SOURCE DATA ->
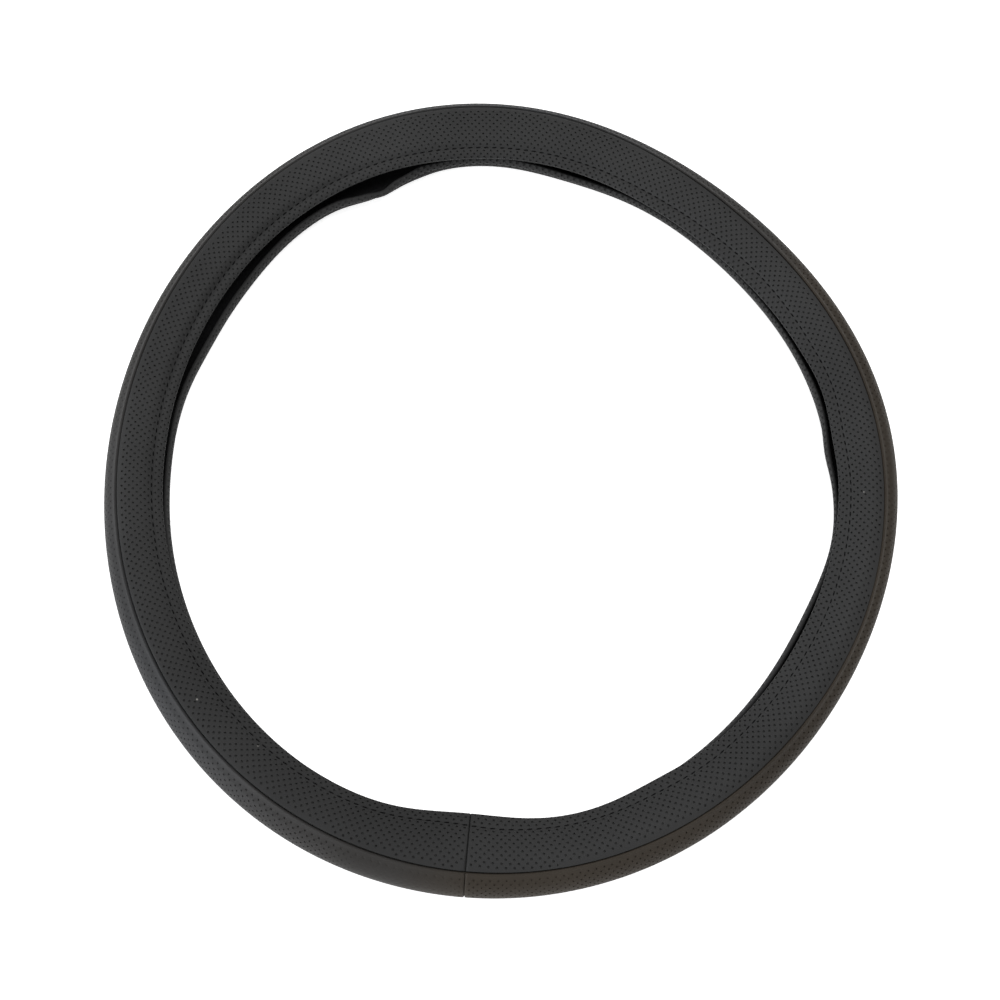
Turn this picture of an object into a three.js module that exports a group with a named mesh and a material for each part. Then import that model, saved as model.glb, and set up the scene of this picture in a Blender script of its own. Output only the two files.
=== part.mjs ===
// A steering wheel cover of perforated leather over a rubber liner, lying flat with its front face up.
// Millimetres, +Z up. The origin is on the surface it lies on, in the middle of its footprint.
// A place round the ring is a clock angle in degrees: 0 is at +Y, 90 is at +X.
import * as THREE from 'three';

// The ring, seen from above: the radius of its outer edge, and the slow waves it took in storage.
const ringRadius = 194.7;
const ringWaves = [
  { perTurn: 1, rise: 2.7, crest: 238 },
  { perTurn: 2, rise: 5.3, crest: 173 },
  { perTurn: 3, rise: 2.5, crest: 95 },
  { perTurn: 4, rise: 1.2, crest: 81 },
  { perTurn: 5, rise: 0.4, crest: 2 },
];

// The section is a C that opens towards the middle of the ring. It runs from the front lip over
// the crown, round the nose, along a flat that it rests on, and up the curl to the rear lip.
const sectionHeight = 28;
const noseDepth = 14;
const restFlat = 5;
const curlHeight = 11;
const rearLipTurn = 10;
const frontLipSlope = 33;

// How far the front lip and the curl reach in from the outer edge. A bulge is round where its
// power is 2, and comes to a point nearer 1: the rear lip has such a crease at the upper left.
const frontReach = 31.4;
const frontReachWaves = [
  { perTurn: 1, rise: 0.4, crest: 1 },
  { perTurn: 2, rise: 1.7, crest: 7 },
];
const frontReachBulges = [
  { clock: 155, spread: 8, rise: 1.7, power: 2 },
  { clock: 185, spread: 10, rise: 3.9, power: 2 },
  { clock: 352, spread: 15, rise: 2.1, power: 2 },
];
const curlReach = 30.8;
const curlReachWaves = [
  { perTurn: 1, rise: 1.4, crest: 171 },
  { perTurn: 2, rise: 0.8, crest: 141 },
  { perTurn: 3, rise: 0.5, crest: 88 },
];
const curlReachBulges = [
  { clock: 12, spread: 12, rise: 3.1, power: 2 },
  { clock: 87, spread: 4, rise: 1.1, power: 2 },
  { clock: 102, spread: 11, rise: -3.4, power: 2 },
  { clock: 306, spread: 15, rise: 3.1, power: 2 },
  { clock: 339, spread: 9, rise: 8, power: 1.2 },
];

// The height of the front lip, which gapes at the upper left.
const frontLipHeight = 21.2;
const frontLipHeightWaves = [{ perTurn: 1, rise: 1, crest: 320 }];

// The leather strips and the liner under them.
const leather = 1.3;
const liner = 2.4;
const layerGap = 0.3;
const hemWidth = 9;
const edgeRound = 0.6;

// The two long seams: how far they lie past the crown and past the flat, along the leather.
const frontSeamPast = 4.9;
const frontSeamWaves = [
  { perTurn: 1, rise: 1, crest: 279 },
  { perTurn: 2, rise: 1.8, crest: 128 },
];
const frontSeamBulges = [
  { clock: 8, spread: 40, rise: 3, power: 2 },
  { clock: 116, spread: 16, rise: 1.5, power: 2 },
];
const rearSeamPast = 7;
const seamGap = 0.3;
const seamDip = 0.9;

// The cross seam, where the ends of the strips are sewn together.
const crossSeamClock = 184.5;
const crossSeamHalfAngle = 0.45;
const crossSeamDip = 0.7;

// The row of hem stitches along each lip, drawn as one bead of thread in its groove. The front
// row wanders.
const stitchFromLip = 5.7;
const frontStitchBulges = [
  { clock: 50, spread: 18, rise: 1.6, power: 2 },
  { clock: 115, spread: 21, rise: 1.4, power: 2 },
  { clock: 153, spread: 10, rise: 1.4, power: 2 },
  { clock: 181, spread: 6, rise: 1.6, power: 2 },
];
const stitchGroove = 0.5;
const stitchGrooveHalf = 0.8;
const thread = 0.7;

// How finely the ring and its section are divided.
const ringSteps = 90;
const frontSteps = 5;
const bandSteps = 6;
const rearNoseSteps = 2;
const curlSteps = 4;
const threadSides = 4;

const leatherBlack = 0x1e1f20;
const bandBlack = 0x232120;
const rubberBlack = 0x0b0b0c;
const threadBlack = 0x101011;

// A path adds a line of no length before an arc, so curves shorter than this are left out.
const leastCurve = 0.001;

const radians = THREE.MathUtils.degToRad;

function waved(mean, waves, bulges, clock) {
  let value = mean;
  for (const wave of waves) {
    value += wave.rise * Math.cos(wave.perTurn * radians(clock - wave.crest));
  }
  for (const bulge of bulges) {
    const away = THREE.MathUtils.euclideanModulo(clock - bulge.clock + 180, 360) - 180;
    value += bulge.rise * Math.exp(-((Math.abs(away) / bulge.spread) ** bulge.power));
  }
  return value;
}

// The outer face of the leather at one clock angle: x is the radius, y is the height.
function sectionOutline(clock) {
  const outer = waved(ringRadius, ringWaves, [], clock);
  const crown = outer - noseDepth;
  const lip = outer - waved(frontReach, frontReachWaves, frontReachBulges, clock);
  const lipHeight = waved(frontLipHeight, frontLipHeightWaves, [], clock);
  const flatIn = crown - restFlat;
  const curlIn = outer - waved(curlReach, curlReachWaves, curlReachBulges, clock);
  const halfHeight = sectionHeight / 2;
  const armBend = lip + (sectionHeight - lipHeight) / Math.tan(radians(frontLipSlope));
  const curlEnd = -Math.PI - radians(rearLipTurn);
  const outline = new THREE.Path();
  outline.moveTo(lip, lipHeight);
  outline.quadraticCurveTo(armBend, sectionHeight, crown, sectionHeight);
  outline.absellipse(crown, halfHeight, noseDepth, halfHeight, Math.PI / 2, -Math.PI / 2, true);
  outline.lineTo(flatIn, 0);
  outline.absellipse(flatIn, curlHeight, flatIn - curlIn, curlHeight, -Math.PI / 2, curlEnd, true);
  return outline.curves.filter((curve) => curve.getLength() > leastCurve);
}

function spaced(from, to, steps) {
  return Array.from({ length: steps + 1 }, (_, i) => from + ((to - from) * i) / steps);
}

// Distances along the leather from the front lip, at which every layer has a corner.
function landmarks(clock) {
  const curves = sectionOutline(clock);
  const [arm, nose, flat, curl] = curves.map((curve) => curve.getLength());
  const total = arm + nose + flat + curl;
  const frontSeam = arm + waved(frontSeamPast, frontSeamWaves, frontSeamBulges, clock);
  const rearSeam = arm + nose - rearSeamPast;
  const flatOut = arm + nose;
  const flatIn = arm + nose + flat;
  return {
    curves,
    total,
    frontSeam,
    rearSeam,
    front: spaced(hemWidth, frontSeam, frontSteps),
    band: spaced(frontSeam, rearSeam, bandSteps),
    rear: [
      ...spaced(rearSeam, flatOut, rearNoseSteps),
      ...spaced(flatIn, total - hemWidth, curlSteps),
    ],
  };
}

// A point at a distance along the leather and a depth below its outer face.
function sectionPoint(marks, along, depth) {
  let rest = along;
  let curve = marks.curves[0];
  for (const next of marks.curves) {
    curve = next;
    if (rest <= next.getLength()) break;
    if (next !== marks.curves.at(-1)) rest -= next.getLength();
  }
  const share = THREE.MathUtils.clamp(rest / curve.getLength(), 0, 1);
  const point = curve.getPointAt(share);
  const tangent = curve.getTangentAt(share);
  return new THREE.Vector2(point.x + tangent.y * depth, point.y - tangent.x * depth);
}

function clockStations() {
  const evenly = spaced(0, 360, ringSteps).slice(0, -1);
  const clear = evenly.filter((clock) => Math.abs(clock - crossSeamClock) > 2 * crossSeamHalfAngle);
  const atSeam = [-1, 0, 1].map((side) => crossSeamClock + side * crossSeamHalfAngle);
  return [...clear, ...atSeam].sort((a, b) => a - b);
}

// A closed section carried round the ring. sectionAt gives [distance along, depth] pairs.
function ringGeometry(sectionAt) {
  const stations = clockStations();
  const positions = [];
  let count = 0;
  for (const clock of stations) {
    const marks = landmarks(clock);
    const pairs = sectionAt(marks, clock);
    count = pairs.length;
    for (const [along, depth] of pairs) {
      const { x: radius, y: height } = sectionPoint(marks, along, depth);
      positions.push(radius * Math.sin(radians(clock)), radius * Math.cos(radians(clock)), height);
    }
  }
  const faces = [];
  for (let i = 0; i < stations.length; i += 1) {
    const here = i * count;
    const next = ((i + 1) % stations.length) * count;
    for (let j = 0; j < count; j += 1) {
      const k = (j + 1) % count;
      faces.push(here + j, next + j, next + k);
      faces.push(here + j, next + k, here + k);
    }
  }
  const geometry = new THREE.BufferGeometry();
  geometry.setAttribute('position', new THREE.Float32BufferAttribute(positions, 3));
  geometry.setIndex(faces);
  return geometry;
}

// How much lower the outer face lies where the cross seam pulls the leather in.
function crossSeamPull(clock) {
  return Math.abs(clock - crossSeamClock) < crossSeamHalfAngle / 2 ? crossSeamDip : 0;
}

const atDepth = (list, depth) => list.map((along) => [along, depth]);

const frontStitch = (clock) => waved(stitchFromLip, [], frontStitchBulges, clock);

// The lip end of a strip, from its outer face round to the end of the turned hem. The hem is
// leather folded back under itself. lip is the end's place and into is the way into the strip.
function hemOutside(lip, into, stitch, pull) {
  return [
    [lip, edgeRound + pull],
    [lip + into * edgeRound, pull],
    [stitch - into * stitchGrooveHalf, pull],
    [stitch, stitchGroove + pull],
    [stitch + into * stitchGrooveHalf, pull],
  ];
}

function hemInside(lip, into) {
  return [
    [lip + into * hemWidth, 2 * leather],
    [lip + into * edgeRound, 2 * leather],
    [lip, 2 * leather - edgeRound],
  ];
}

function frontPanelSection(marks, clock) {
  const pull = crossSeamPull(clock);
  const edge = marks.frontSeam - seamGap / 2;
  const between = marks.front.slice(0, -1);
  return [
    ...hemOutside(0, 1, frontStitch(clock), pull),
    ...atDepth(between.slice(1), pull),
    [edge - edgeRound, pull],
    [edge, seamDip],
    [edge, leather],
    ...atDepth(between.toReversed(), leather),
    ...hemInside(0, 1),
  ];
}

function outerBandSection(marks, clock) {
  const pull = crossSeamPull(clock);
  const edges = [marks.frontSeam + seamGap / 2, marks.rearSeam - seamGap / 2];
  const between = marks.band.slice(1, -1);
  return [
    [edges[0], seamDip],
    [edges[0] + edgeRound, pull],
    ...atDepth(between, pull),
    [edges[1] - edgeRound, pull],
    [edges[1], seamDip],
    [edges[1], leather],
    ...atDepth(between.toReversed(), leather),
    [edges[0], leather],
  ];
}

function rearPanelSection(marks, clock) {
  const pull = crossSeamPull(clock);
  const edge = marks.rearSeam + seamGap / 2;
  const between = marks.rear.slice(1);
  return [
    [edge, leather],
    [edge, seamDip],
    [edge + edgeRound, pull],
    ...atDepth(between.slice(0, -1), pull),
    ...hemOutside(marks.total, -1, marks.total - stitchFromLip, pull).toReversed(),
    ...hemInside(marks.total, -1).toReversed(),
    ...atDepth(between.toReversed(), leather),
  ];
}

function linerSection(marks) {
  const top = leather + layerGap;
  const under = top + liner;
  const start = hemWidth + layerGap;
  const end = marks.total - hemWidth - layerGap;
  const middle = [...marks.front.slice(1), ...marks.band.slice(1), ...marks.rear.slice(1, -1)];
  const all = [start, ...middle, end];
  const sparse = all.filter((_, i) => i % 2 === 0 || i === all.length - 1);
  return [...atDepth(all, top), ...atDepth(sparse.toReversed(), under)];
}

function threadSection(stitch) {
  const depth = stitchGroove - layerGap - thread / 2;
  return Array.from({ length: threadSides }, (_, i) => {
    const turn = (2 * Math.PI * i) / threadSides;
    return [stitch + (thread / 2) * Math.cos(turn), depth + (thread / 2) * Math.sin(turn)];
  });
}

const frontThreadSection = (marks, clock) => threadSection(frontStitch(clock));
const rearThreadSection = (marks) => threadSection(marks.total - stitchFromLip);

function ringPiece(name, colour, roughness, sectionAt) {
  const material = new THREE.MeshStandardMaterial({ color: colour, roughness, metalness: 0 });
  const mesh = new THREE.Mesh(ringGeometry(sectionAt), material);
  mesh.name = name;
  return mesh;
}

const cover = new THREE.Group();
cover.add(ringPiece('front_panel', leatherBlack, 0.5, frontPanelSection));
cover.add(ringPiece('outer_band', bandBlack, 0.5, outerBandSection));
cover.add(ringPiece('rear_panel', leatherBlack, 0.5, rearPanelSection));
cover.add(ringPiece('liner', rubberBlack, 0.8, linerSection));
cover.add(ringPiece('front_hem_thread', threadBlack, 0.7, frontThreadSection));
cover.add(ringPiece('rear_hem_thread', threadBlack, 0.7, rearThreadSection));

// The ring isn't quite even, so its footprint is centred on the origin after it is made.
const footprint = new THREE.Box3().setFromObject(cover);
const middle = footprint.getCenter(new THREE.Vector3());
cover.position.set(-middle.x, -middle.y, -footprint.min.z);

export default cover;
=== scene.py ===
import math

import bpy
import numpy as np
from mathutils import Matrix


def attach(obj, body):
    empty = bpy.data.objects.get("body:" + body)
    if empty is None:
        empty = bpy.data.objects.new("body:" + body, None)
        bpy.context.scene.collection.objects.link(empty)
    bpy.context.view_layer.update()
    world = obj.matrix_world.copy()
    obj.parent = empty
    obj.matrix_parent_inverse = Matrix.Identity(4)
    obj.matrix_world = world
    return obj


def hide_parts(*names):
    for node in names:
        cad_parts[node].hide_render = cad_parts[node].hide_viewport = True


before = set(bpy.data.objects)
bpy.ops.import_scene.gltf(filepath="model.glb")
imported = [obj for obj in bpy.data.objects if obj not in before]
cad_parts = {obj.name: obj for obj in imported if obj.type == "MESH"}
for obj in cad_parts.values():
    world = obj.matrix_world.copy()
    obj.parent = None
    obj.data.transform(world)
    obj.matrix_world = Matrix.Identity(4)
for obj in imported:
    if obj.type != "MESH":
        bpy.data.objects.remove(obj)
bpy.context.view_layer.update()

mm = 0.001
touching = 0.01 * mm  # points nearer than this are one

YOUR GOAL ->
Retype precisely, and only, the span of lines that opens at the line containing "const cover = new THREE.Group();" and closes at the line containing "cad_parts[node].hide_render = cad_parts[node].hide_viewport", both inclusive.

FINISHED ANSWER ->
const cover = new THREE.Group();
cover.add(ringPiece('front_panel', leatherBlack, 0.5, frontPanelSection));
cover.add(ringPiece('outer_band', bandBlack, 0.5, outerBandSection));
cover.add(ringPiece('rear_panel', leatherBlack, 0.5, rearPanelSection));
cover.add(ringPiece('liner', rubberBlack, 0.8, linerSection));
cover.add(ringPiece('front_hem_thread', threadBlack, 0.7, frontThreadSection));
cover.add(ringPiece('rear_hem_thread', threadBlack, 0.7, rearThreadSection));

// The ring isn't quite even, so its footprint is centred on the origin after it is made.
const footprint = new THREE.Box3().setFromObject(cover);
const middle = footprint.getCenter(new THREE.Vector3());
cover.position.set(-middle.x, -middle.y, -footprint.min.z);

export default cover;
=== scene.py ===
import math

import bpy
import numpy as np
from mathutils import Matrix


def attach(obj, body):
    empty = bpy.data.objects.get("body:" + body)
    if empty is None:
        empty = bpy.data.objects.new("body:" + body, None)
        bpy.context.scene.collection.objects.link(empty)
    bpy.context.view_layer.update()
    world = obj.matrix_world.copy()
    obj.parent = empty
    obj.matrix_parent_inverse = Matrix.Identity(4)
    obj.matrix_world = world
    return obj


def hide_parts(*names):
    for node in names:
        cad_parts[node].hide_render = cad_parts[node].hide_viewport = True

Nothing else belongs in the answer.